The Venus Express mission aims at a global investigation of the Venus atmosphere, plasma environment, and some surface properties from orbit. The instruments PFS and SPICAV inherited from the Mars Express mission and VIRTIS from Rosetta form a powerful spectrometric and spectro-imaging payload suite. Venus Monitoring Camera (VMC) – a miniature wide-angle camera with 17.5º field of view – was specifically designed and built to complement these experiments and provide imaging context for the mission. The figure shows the VMC instrument with one side of the box taken off.
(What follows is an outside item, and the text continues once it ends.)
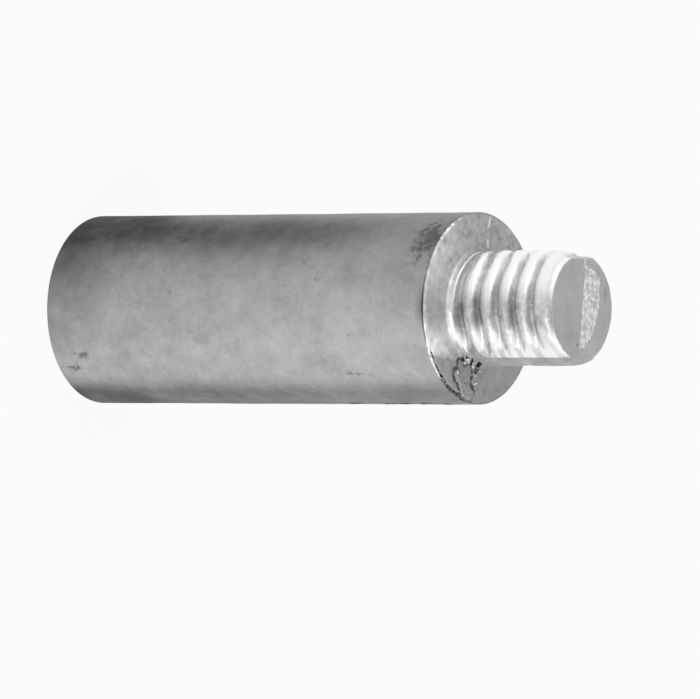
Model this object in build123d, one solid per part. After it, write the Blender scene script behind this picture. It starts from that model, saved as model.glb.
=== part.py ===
from build123d import *
import os
from math import atan, degrees, radians, tan

# A pencil anode: a round zinc bar with a coarse right-hand stud on one end, cast as one piece.
# It stands on its plain end. The origin is the middle of that end, and +Z runs up the axis through
# the stud. The die parts on the XZ plane. Angles about the axis are in degrees from +X.

# Body
BODY_DIAMETER = 12.7
BODY_LENGTH = 31.2
FOOT_ROUND = 0.2  # edge of the plain end
RIM_ROUND = 0.12  # edge of the shoulder face

# Stud
CREST_DIAMETER = 7.5
STUD_LENGTH = 8.1
NECK_FILLET = 0.3  # where the stud meets the shoulder
NECK_LENGTH = 0.42  # plain foot of the stud, up to where the groove may begin
TIP_CHAMFER = 0.26

# Thread: one helical groove, cast shallower than a cut thread of this pitch
THREAD_PITCH = 25.4 / 18
THREAD_DEPTH = 0.48
CREST_WIDTH = 0.55  # left between two turns of the groove
FLANK_ANGLE = 30.0  # of each side, from square to the axis
BREAK_DEPTH = 0.13  # height of the softened edge of a crest
BREAK_ANGLE = 58.0  # its slope, from square to the axis
ROOT_BREAK = 0.07  # softened corner of the root
GROOVE_STOP = 0.56  # from the tip down to the groove's last point
GROOVE_STOP_ANGLE = 205.0

# Land: the strip along the stud where the groove stops short of the parting line
LAND_DEPTH = 0.56  # from the crests in to the wall that ends the groove
LAND_ANGLE = 7.0

# Sloping flat at the start of the thread
START_FLAT_DEPTH = 0.45  # from the crests, at the tip
START_FLAT_LENGTH = 2.1  # from the tip down to where it has risen to the crests
START_FLAT_ANGLE = 188.0

# Gate: the runner's stump, broken off the tip on one side of the parting plane
GATE_LENGTH = 5.1
GATE_WIDTH = 1.65
GATE_HEIGHT = 0.14
GATE_TAPER = 1.5  # length of its narrowing +X end
GATE_CORNER = 0.35
GATE_SHIFT = -0.1  # along X, from the axis to the middle of the gate
GATE_SIDE = 0.05  # from the parting plane to its long straight side

# Flash: thin lines of metal left along the parting plane
FLASH_WIDTH = 0.16
FLASH_HEIGHT = 0.09
FLASH_SEAT = 0.15  # how deep a line is rooted
SHOULDER_FLASH = ((0.25, 0.95), (1.6, 2.5))  # each line's ends, inwards from the -X rim
WALL_FLASH = ((1.2, 4.3), (4.7, 7.1), (8.3, 10.4))  # down from the shoulder on the +X side
CROWN_FLASH = ((0.2, 3.7),)  # down from the shoulder on the -X side
TIP_FLASH_GAP = 0.18  # from the flat at the thread's start to the end of the tip's line

# Flake: torn flash pressed down in a shallow pocket of the shoulder, from the stud to the +X rim
FLAKE_HEIGHT = 0.07
FLAKE_DEPTH = 0.14
FLAKE_GAP = 0.11  # open crack round it
FLAKE_NECK = 0.5  # from the crests out to its inner end
FLAKE_RIM = 0.3  # from the rim in to its outer end
# Its ragged outline: the share of the way out, and the distance from the parting plane
FLAKE_OUTLINE = (
    (0.0, 0.15),
    (-0.04, 1.0),
    (-0.24, 1.95),
    (0.18, 2.65),
    (0.51, 2.12),
    (0.78, 1.62),
    (0.93, 1.22),
    (0.98, 0.58),
    (0.74, 0.47),
    (0.62, 0.57),
)

body_radius = BODY_DIAMETER / 2
crest_radius = CREST_DIAMETER / 2
root_radius = crest_radius - THREAD_DEPTH
tip_radius = crest_radius - TIP_CHAMFER
start_flat_offset = crest_radius - START_FLAT_DEPTH
tip_height = BODY_LENGTH + STUD_LENGTH


def blank():
    """The casting without its thread, turned from one half section."""
    foot = body_radius - FOOT_ROUND
    rim = body_radius - RIM_ROUND
    neck = crest_radius + NECK_FILLET
    shoulder = BODY_LENGTH
    with BuildPart() as turned:
        with BuildSketch(Plane.XZ):
            with BuildLine():
                Polyline((0, tip_height), (0, 0), (foot, 0))
                CenterArc((foot, FOOT_ROUND), FOOT_ROUND, -90, 90)
                Line((body_radius, FOOT_ROUND), (body_radius, shoulder - RIM_ROUND))
                CenterArc((rim, shoulder - RIM_ROUND), RIM_ROUND, 0, 90)
                Line((rim, shoulder), (neck, shoulder))
                CenterArc((neck, shoulder + NECK_FILLET), NECK_FILLET, 180, 90)
                Polyline(
                    (crest_radius, shoulder + NECK_FILLET),
                    (crest_radius, tip_height - TIP_CHAMFER),
                    (tip_radius, tip_height),
                    (0, tip_height),
                )
            make_face()
        revolve(axis=Axis.Z)
    return turned.part


def groove_section():
    """The groove's section on the XZ plane, centred on Z = 0 and open beyond the crests."""
    mouth = (THREAD_PITCH - CREST_WIDTH) / 2
    root = mouth - THREAD_DEPTH * tan(radians(FLANK_ANGLE))
    edge = mouth - BREAK_DEPTH * tan(radians(FLANK_ANGLE))
    # The cutter's sides keep the slope of the softened edges until two turns would meet.
    top = mouth + 0.4 * CREST_WIDTH
    top_radius = crest_radius - BREAK_DEPTH + (top - edge) / tan(radians(BREAK_ANGLE))
    side = ((root_radius, root), (crest_radius - BREAK_DEPTH, edge), (top_radius, top))
    far = top_radius + NECK_FILLET
    with BuildSketch(Plane.XZ) as section:
        Polygon(
            *((r, -z) for r, z in side), (far, -top), (far, top), *reversed(side), align=None
        )
        chamfer(section.vertices().group_by(Axis.X)[0], ROOT_BREAK)
    return section.sketch


def groove():
    """The whole groove, from the stud's neck up to its stop, ended by the wall of the land."""
    climb = STUD_LENGTH - GROOVE_STOP + THREAD_PITCH
    start_angle = GROOVE_STOP_ANGLE - 360 * climb / THREAD_PITCH
    path = Helix(THREAD_PITCH, climb, crest_radius)
    turns = sweep(groove_section(), path=path, is_frenet=True)
    turns = Pos(0, 0, BODY_LENGTH - THREAD_PITCH) * Rot(0, 0, start_angle) * turns
    clear = Box(
        2 * BODY_DIAMETER,
        2 * BODY_DIAMETER,
        STUD_LENGTH,
        align=(Align.MAX, Align.CENTER, Align.MIN),
    )
    wall = crest_radius - LAND_DEPTH
    return turns & (Rot(0, 0, LAND_ANGLE) * Pos(wall, 0, BODY_LENGTH + NECK_LENGTH) * clear)


def start_flat():
    """What the sloping flat at the start of the thread takes off the tip."""
    slope = degrees(atan(START_FLAT_DEPTH / START_FLAT_LENGTH))
    cutter = Box(
        BODY_DIAMETER,
        BODY_DIAMETER,
        3 * START_FLAT_LENGTH,
        align=(Align.MIN, Align.CENTER, Align.CENTER),
    )
    cutter = Pos(start_flat_offset, 0, tip_height) * Rot(0, -slope, 0) * cutter
    return Rot(0, 0, START_FLAT_ANGLE) * cutter


def gate():
    """The gate's stump, with its long straight side along the parting plane."""
    start = -GATE_LENGTH / 2
    end = GATE_LENGTH / 2
    outline = Polygon(
        (start, 0), (end, 0), (end - GATE_TAPER, GATE_WIDTH), (start, GATE_WIDTH), align=None
    )
    outline = fillet(outline.vertices().group_by(Axis.Y)[-1], GATE_CORNER)
    stump = extrude(outline, FLASH_SEAT + GATE_HEIGHT)
    return Pos(GATE_SHIFT, GATE_SIDE, tip_height - FLASH_SEAT) * stump


def flash_line(length):
    """A line of flash along +X from the origin, standing on Z = 0 and rooted below it."""
    half = FLASH_WIDTH / 2 * (1 + FLASH_SEAT / FLASH_HEIGHT)
    section = Polygon((-half, -FLASH_SEAT), (half, -FLASH_SEAT), (0, FLASH_HEIGHT), align=None)
    return extrude(Plane.YZ * section, length)


def flash():
    """Every line of flash: on the shoulder, down the body's wall and across the tip."""
    for start, end in SHOULDER_FLASH:
        yield Pos(start - body_radius, 0, BODY_LENGTH) * flash_line(end - start)
    wall = Plane(origin=(body_radius, 0, 0), x_dir=(0, 0, -1), z_dir=(1, 0, 0))
    for side, lines in ((0, WALL_FLASH), (180, CROWN_FLASH)):
        for start, end in lines:
            line = wall * flash_line(end - start)
            yield Rot(0, 0, side) * Pos(0, 0, BODY_LENGTH - start) * line
    reach = start_flat_offset - TIP_FLASH_GAP
    yield Pos(-reach, 0, tip_height) * flash_line(2 * reach)


def flake_and_pocket():
    """The torn flake, and the pocket that it leaves an open crack in."""
    inner = crest_radius + FLAKE_NECK
    reach = body_radius - FLAKE_RIM - inner
    corners = [(inner + share * reach, -off) for share, off in FLAKE_OUTLINE]
    outline = Polygon(*corners, align=None)
    pocket = offset(outline, FLAKE_GAP, kind=Kind.INTERSECTION)
    pocket = Pos(0, 0, BODY_LENGTH - FLAKE_DEPTH) * extrude(pocket, 2 * FLAKE_DEPTH)
    flake = Pos(0, 0, BODY_LENGTH - FLAKE_DEPTH - FLASH_SEAT) * extrude(
        outline, FLASH_SEAT + FLAKE_DEPTH + FLAKE_HEIGHT
    )
    return flake, pocket


flake, pocket = flake_and_pocket()
anode = blank() - groove() - start_flat() - pocket
for piece in (flake, gate(), *flash()):
    anode = anode + piece

os.makedirs("parts", exist_ok=True)
export_step(anode, "parts/anode.step")
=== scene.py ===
from math import atan2, cos, degrees, exp, hypot, radians, sin

import bpy
from mathutils import Matrix, Vector, noise


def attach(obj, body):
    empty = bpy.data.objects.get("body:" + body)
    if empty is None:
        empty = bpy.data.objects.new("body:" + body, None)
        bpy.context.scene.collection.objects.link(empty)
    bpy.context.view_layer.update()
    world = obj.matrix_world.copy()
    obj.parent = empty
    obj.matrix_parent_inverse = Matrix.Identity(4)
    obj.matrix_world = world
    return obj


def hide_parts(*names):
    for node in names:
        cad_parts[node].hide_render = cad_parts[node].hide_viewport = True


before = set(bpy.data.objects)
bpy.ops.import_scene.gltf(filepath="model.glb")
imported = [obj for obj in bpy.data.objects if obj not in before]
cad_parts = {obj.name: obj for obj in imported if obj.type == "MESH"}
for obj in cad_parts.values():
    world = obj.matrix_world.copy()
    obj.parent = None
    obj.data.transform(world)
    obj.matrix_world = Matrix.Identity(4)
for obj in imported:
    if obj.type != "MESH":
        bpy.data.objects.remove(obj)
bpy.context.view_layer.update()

# A pencil anode that stands on its plain end, cast in one piece. It is shaped in millimetres, and
# scaled down when it is done. Angles about the axis are in degrees from +X, and the die parted on
# the XZ plane. "Up" is the height above the shoulder, and "out" the distance from the axis.
MM = 0.001
scene = bpy.context.scene
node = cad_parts["anode"]

# Sizes of the casting
BODY_RADIUS = 6.35
SHOULDER = 31.2
FOOT_ROUND = 0.2
RIM_ROUND = 0.12
CREST_RADIUS = 3.75
TIP = 39.3
TIP_FACE = TIP - 0.02  # above this lies the tip's face, and above the next the gate on it
GATE_FACE = TIP + 0.02
PITCH = 25.4 / 18
LAND_ANGLE = 7.0
LAND_WALL = 3.19  # from the axis out to the wall that ends the groove
GATE_TOP = 39.44
REACH = 6.44  # the flash's highest point, from the axis

# Mesh
VOXEL = 0.089
JOIN = 30.9  # height where the stud end's fine mesh meets the drawn-out bar
SPARE = 0.6  # what the stud end keeps below the join until it is fine
DISC_INSET = 0.2  # of the disc that fills the flake's crack, from the bar's wall
DISC_DEPTH = 0.4
STUD_SMOOTHING = 4
SMOOTHING = 1
RINGS = 28  # of faces down the bar
FOOT_TURNS = (22.5, 45, 67.5, 90)  # degrees round the plain end's edge
BOTTOM_RINGS = (0.99, 0.7, 0.35)  # shares of the plain end's flat radius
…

VMC will take images of Venus in four narrow band filters centered at 365, 513, 965, and 1000 nm all sharing one CCD detector. Spatial resolution on the cloud tops will range from 0.2 km/px in pericentre to 45 km/px in apocentre where full Venus disc will be in the field of view. VMC will significantly contribute to the study of cloud structure and morphology, atmospheric dynamics, and surface imaging. The UV channel will be used to investigate distribution and nature of the unknown UV absorber, to determine the wind field at the cloud tops (70 km) by tracking UV features, and to study wave phenomena. The night side observations in the near-infrared filter at 1000 nm, which is centered at the atmospheric transparency “window”, will provide for the first time thermal imaging of the Venus surface from orbit. These observations will determine spatial distribution of surface temperature and will search for active volcanoes. This channel will also yield global wind field in the main cloud deck (50 km) by tracking near-IR features. The other near-IR channel (965 nm) centered at the absorption band of atmospheric water will investigate H2O spatial distribution at the cloud tops on the day side and in the lower 10 km at night. The visible channel at 513 nm was designed to map the O2 airglow and its variability on the night side. The VMC images and movies of the cloud motions Venus atmosphere will be of significant interest for the public outreach programme.
The tests in cruise included the observations of stars, Venus, and Earth-Moon system and stray light tests. They demonstrated good performance of the instrument. The figure shows false colour image of the Earth and Moon taken by VMC from a distance of 3.5 Mkm. Both planets were only few VMC pixels across. The visible and UV channels were strongly overexposed.
The VMC instrument was designed and manufactured in cooperation with the Institute of Computer and Communication Network Engineering (IDA, Technical University, Braunschweig) and the Institute for Planetary Exploration (DLR, Berlin) with the MPS being the PI institute. The optics was manufactured by the FISBA OPTIKS (St. Gallen, Switzerland).